─── Input
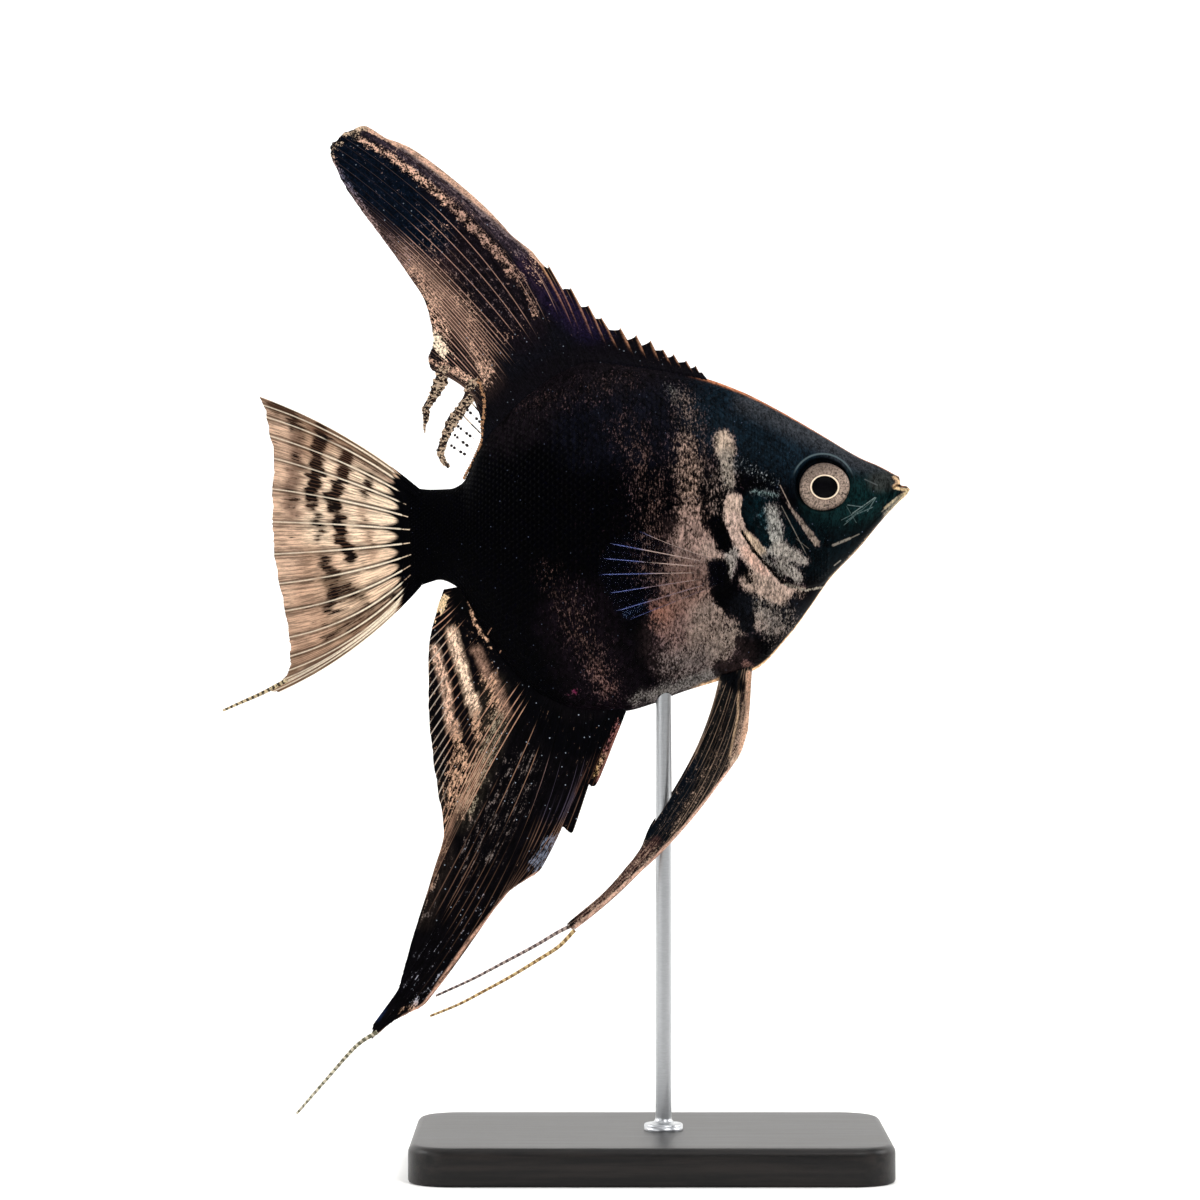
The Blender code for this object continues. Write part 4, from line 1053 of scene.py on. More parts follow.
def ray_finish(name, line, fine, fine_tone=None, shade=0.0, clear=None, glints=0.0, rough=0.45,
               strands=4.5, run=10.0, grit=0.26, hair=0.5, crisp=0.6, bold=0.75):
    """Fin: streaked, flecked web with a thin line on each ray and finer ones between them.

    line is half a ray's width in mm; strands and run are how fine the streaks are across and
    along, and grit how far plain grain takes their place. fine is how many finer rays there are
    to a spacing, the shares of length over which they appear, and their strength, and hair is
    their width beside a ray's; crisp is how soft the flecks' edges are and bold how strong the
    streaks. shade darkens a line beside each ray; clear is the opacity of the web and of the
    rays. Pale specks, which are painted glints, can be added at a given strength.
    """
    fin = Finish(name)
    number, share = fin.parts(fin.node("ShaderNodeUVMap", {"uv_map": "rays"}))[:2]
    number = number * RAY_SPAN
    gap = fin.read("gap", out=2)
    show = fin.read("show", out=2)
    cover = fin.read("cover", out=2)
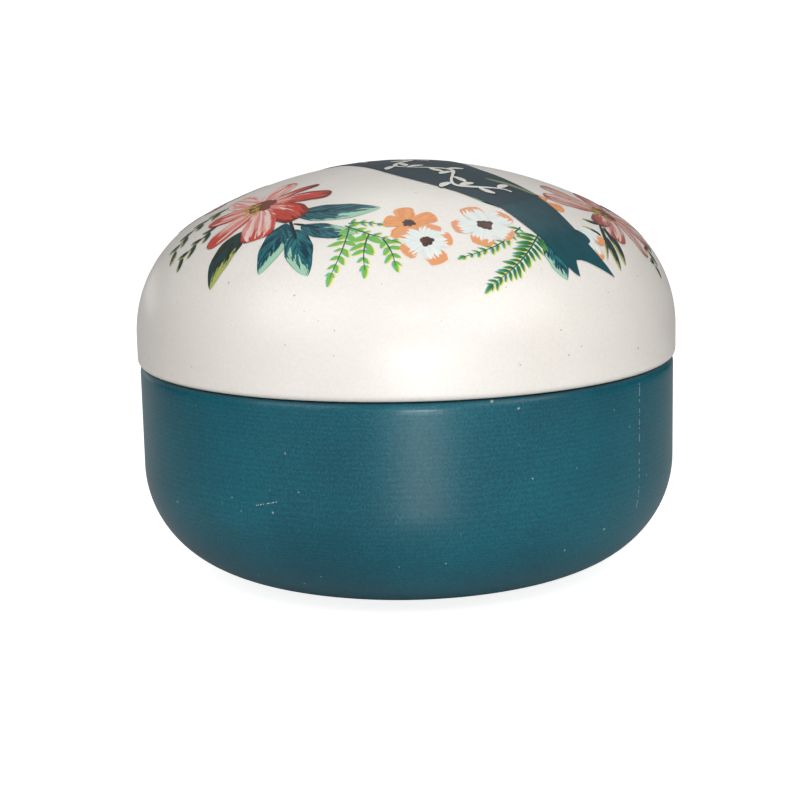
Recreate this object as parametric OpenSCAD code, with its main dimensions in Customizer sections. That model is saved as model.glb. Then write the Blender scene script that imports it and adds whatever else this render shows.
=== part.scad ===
──────
§ **Written problem**
Print only the lines that run from the start of the listing to the line bearing "ones between them."; please keep the first line and that last one, exactly as they appear.

§ **The response**
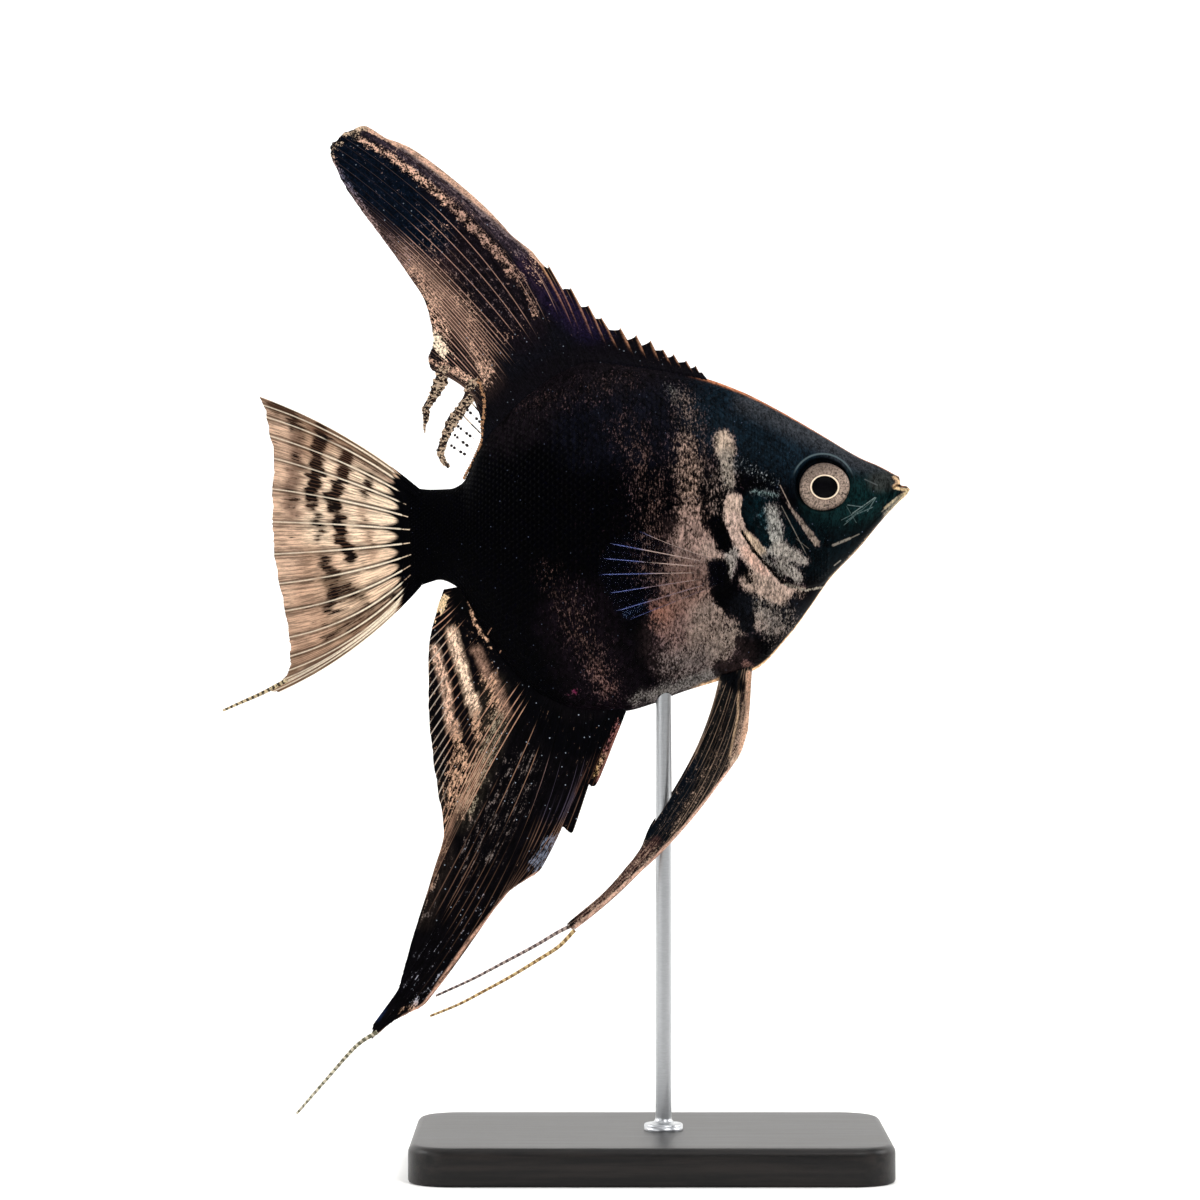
The Blender code for this object continues. Write part 4, from line 1053 of scene.py on. More parts follow.
def ray_finish(name, line, fine, fine_tone=None, shade=0.0, clear=None, glints=0.0, rough=0.45,
               strands=4.5, run=10.0, grit=0.26, hair=0.5, crisp=0.6, bold=0.75):
    """Fin: streaked, flecked web with a thin line on each ray and finer ones between them.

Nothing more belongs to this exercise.